RAW DATA
# # # # #

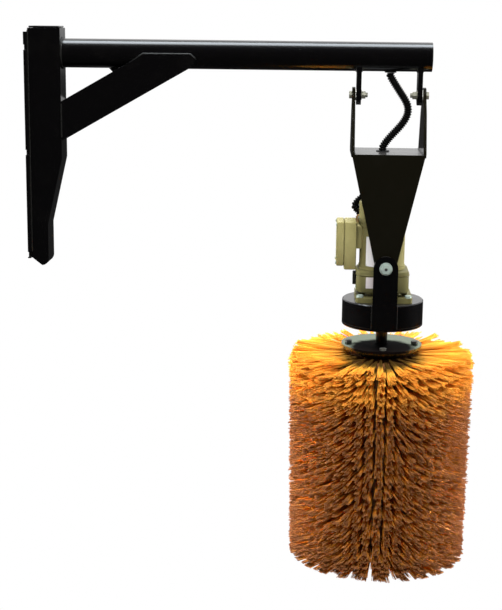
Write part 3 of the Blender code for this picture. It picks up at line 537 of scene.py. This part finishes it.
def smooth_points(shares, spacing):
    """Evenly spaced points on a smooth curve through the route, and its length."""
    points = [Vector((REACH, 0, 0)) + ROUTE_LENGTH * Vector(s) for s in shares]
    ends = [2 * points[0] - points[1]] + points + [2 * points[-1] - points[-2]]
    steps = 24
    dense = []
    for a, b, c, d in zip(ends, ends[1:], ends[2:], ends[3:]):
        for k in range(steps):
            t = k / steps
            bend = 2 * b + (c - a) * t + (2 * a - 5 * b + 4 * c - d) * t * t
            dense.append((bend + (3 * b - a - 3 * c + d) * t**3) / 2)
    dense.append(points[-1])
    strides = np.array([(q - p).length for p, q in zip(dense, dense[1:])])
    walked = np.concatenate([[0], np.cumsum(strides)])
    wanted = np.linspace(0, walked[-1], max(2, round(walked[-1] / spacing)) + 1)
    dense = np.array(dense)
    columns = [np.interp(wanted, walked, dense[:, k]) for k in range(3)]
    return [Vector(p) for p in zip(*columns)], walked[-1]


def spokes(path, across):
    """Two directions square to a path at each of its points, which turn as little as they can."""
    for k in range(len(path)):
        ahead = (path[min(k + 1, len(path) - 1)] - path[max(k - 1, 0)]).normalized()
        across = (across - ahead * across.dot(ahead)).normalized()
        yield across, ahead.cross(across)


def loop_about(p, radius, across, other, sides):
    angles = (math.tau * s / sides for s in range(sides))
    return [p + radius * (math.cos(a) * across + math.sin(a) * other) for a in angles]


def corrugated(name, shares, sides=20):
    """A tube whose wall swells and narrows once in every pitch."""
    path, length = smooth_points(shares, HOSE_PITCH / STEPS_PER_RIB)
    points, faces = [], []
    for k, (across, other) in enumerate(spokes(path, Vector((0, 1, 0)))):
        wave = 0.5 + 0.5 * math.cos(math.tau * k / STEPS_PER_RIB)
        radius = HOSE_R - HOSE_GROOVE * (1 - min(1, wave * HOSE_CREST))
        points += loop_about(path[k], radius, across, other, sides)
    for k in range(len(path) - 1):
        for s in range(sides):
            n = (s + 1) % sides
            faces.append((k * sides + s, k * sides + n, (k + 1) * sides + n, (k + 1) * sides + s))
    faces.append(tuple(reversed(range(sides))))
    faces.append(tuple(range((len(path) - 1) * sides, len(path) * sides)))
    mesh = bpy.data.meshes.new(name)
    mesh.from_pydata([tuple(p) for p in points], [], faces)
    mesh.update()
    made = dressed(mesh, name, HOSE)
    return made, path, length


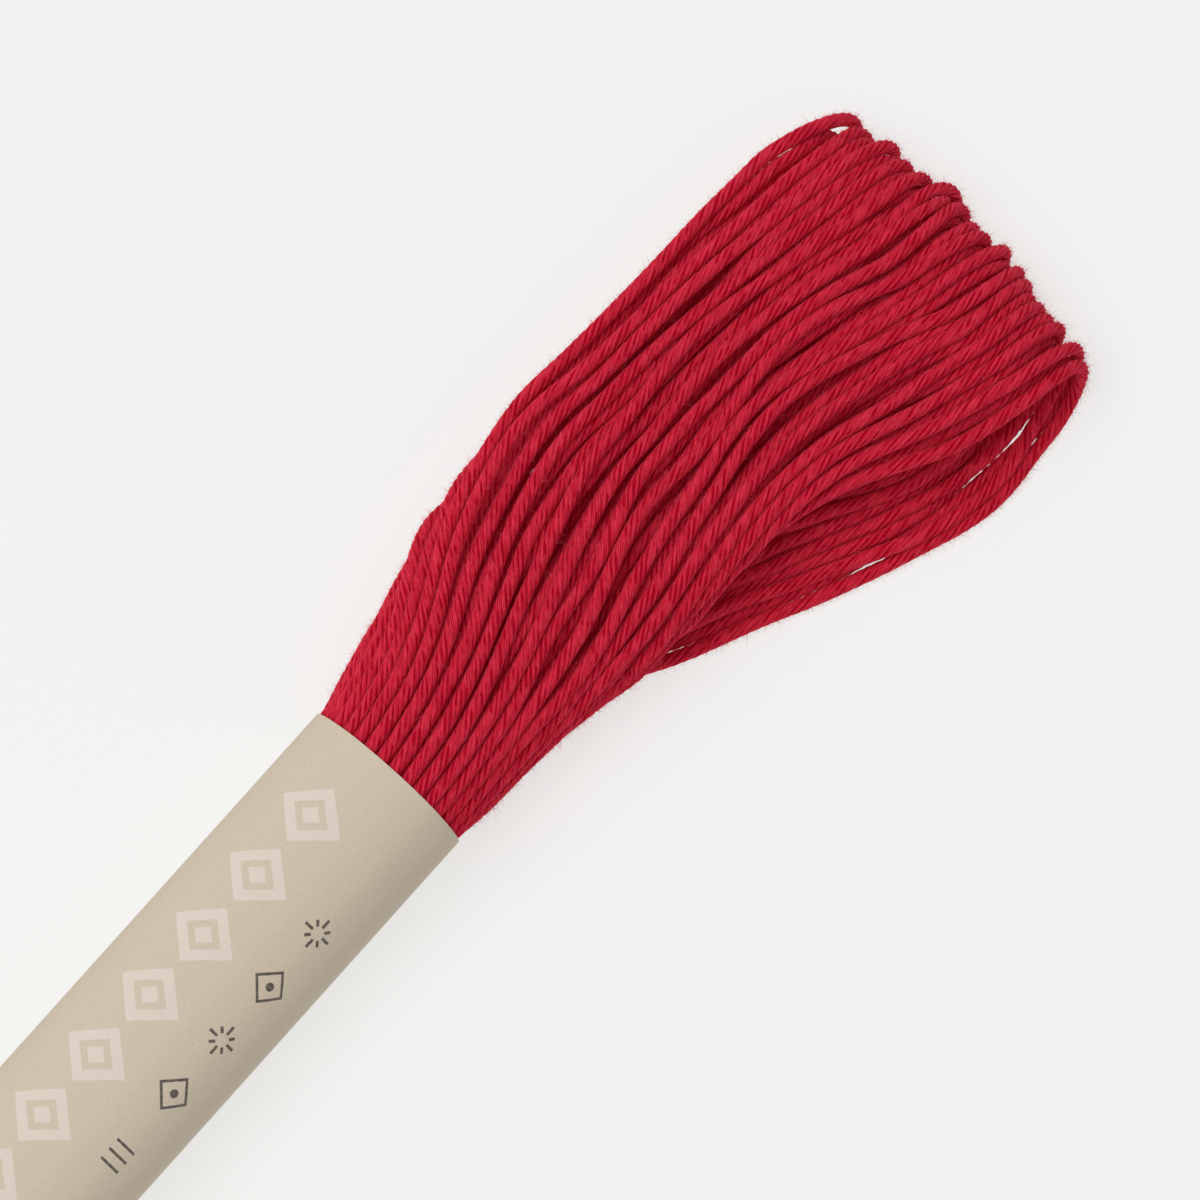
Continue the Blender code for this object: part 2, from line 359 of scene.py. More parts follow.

# # # # #

Restate all of the entries exactly, please.

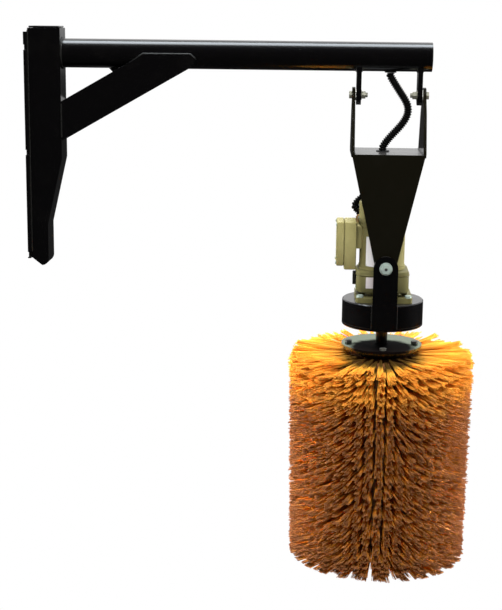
Write part 3 of the Blender code for this picture. It picks up at line 537 of scene.py. This part finishes it.
def smooth_points(shares, spacing):
    """Evenly spaced points on a smooth curve through the route, and its length."""
    points = [Vector((REACH, 0, 0)) + ROUTE_LENGTH * Vector(s) for s in shares]
    ends = [2 * points[0] - points[1]] + points + [2 * points[-1] - points[-2]]
    steps = 24
    dense = []
    for a, b, c, d in zip(ends, ends[1:], ends[2:], ends[3:]):
        for k in range(steps):
            t = k / steps
            bend = 2 * b + (c - a) * t + (2 * a - 5 * b + 4 * c - d) * t * t
            dense.append((bend + (3 * b - a - 3 * c + d) * t**3) / 2)
    dense.append(points[-1])
    strides = np.array([(q - p).length for p, q in zip(dense, dense[1:])])
    walked = np.concatenate([[0], np.cumsum(strides)])
    wanted = np.linspace(0, walked[-1], max(2, round(walked[-1] / spacing)) + 1)
    dense = np.array(dense)
    columns = [np.interp(wanted, walked, dense[:, k]) for k in range(3)]
    return [Vector(p) for p in zip(*columns)], walked[-1]


def spokes(path, across):
    """Two directions square to a path at each of its points, which turn as little as they can."""
    for k in range(len(path)):
        ahead = (path[min(k + 1, len(path) - 1)] - path[max(k - 1, 0)]).normalized()
        across = (across - ahead * across.dot(ahead)).normalized()
        yield across, ahead.cross(across)


def loop_about(p, radius, across, other, sides):
    angles = (math.tau * s / sides for s in range(sides))
    return [p + radius * (math.cos(a) * across + math.sin(a) * other) for a in angles]


def corrugated(name, shares, sides=20):
    """A tube whose wall swells and narrows once in every pitch."""
    path, length = smooth_points(shares, HOSE_PITCH / STEPS_PER_RIB)
    points, faces = [], []
    for k, (across, other) in enumerate(spokes(path, Vector((0, 1, 0)))):
        wave = 0.5 + 0.5 * math.cos(math.tau * k / STEPS_PER_RIB)
        radius = HOSE_R - HOSE_GROOVE * (1 - min(1, wave * HOSE_CREST))
        points += loop_about(path[k], radius, across, other, sides)
    for k in range(len(path) - 1):
        for s in range(sides):
            n = (s + 1) % sides
            faces.append((k * sides + s, k * sides + n, (k + 1) * sides + n, (k + 1) * sides + s))
    faces.append(tuple(reversed(range(sides))))
    faces.append(tuple(range((len(path) - 1) * sides, len(path) * sides)))
    mesh = bpy.data.meshes.new(name)
    mesh.from_pydata([tuple(p) for p in points], [], faces)
    mesh.update()
    made = dressed(mesh, name, HOSE)
    return made, path, length


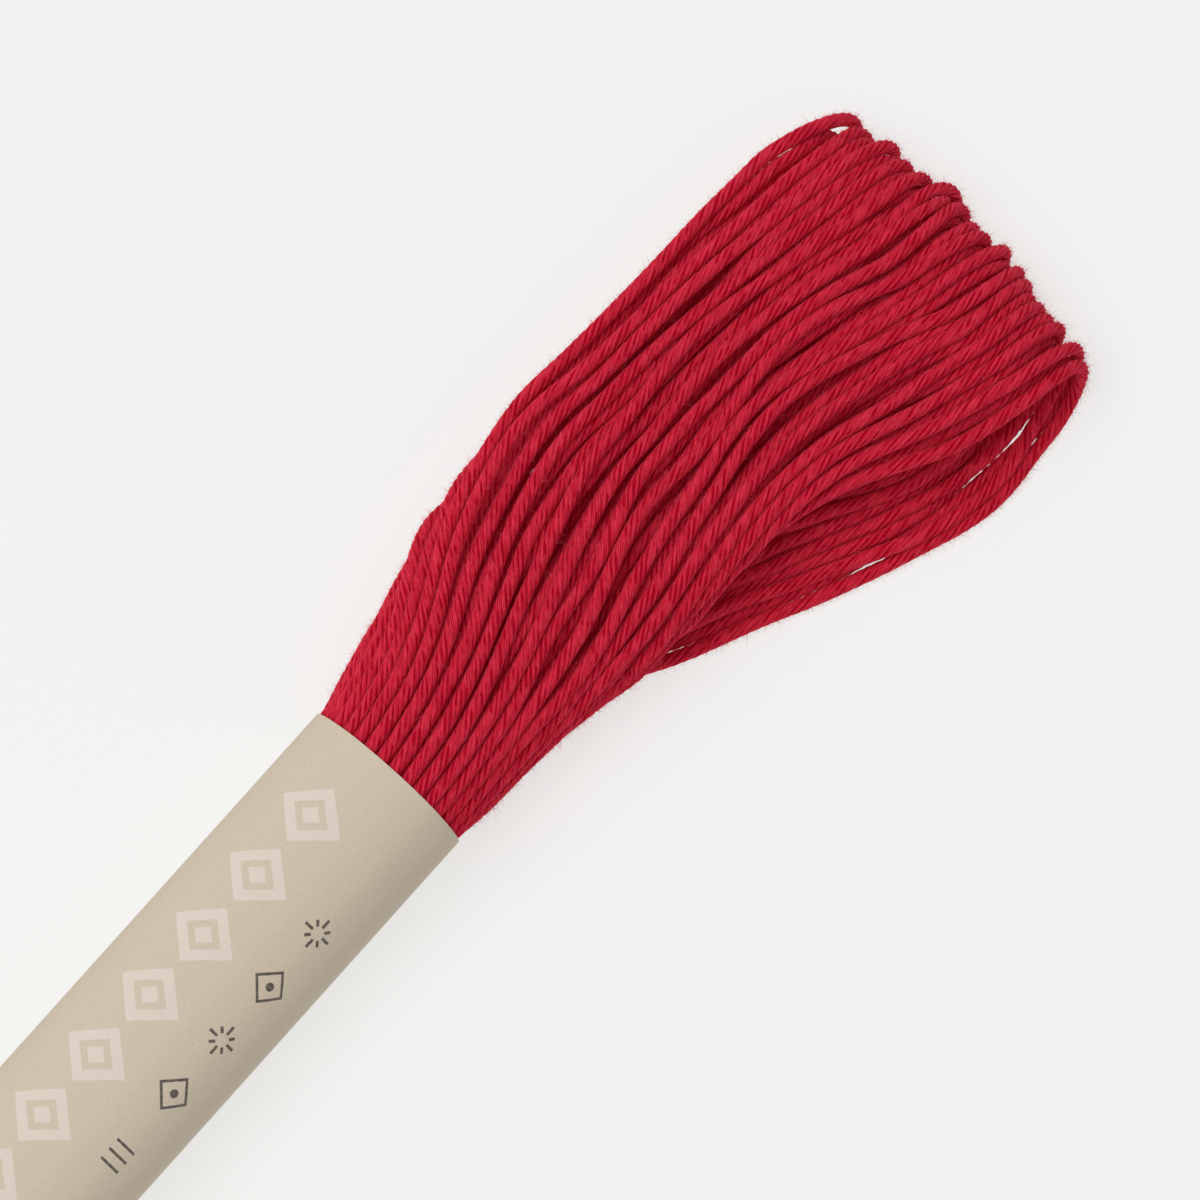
Continue the Blender code for this object: part 2, from line 359 of scene.py. More parts follow.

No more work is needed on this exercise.